Tuesday. 12.5.06 10:16 am
I'm starting to feel under rated... and kind of pointless.

People make me so mad!!! Eli is being such a dick about Ashley not asking him to come over yet, Glenn... well I am very dissapointed in him, Becca is blowing all of her friends off for her boy. Oh and people think I am too stupid to apply for PT school. Yesturday Ashley was telling me while we were running that at the beginning of the year the staff was worried that I would pull away from them because I had a boyfriend on campus... well looks like they were wrong now weren't they, I spend more time with the staff than I do with keith any given week and it's the people who have significant others not here that pull away from the staff. I think I am proud of the fact that I can balance the two... and I guess I owe that to Keith who says no to hanging out as much as I would want. Friends are forever.
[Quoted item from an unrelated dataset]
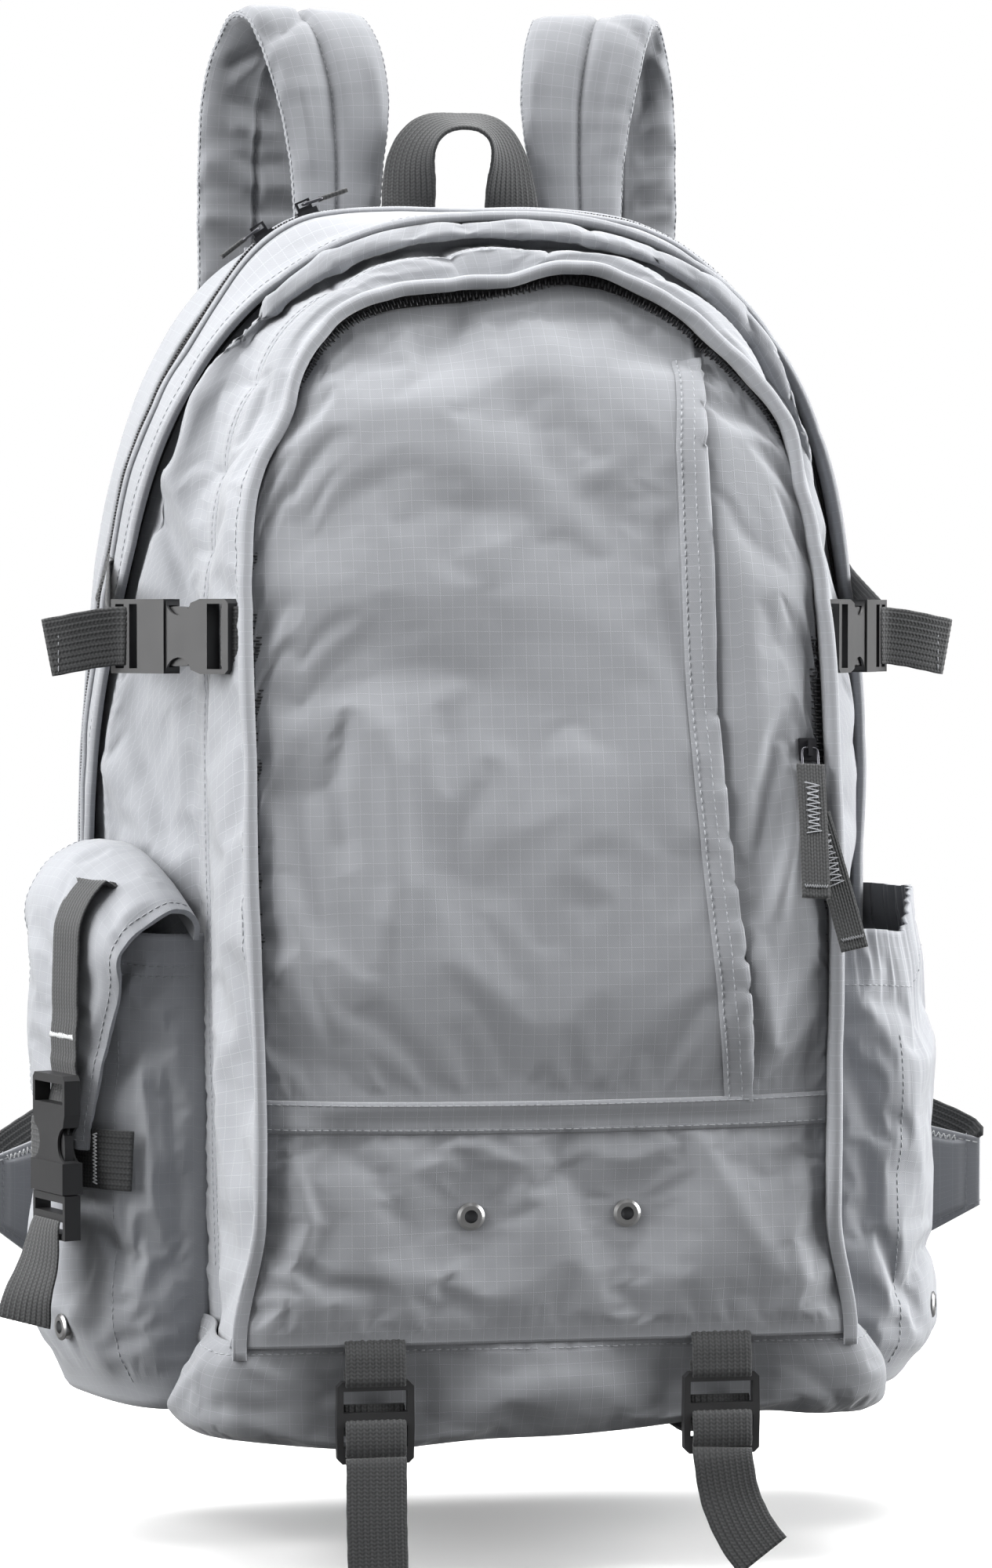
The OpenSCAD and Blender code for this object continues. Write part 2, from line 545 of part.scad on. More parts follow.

The past couple of weeks I feel like things have been going well overall: I've felt good, been able to workout and at least yesturday I was very productive with getting ahead on school work instead of last minute cramming and have been able to spend time with friends more than I have with Keith, but they are who need me it seems so there goes my carefully planned out free time. Taking a break like I have been able to has seemed to work really well for motivating me to get work done and yet have something to relax with later. Sleep is good too.

The HOLIDAY looks good

I think I might want to see if I can get some therapy next semester... just work through some last things that will never get resolved so I need to figure out ways to get over them without the answers I am looking for. I probably won't be able to fit it in though.

I feel a big change building up... maybe this new years there will actually be some revolutionizing revolutions.